Post by Richard Hull »

60 minutes had a segment on the nevada burial site last night. It was interesting and informative. But the battle is heating up. The nevada legislature and most of the city governments have already enacted laws prohibiting transport through key routes into the site.

So it may come down to States rights versus Gov't policy. We will see.

The super positive aspect is that all of our lethal rad waste at hundreds of sites in America will be in one basket. Lots easier to guard against proliferation and terrorist attack. Also, it would force a lot of the material to be re-casked and sealed in much more suitable containers for both transport across the heartland and long term storage.

I am for the large repository and we should build an army base and air strip encircling it with about three fenced layers of security. This would allow the nuclear industry to thrive again without immediate waste storage issues.

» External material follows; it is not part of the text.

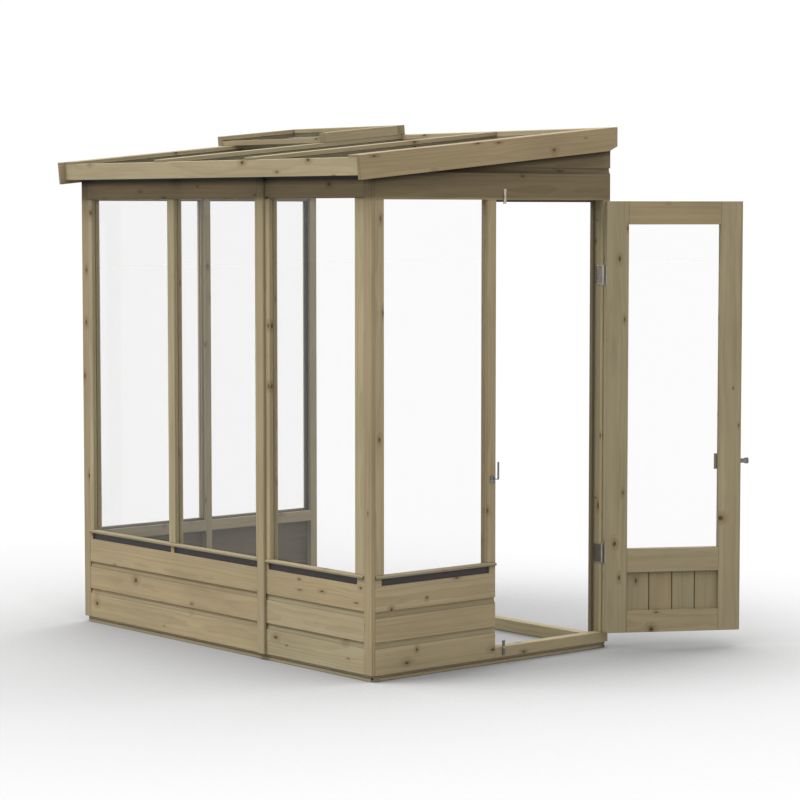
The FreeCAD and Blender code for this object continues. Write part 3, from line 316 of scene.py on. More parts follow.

The waste from a nuclear fission plant is very, very nasty, but is not volumetrically large. We never did get into recycling the spent fuel as it looked like another super nasty issue. We need to look at that again with a modern technological eye as we are preparing to bury billions of dollars worth of very usable fuel in all those spent assemblies.

The solution may be in redesigning the assemblies with an eye towards reclaimation using robot operated reclamation sites for the fuel. Most of the trouble now comes from all the nastey soluables needed to treat the spent fuel which is a huge nastey radioactive mess and massive in volume. Perhaps we could design premiere power plants using virgin fuel and then a series of low grade power plants designed to suck the last watt out of old assemblies. Then bury the residue.

The waste from three premiere plants would feed a like energy output low grade plant. From here the massive Sr90, Co60 and other isotopes super loaded into the ultra spent fuel assemblies at the end of the process might be used in RTGs (Radioisotope Thermoelectric Generators) like the SNAP series power units. Waste not want not.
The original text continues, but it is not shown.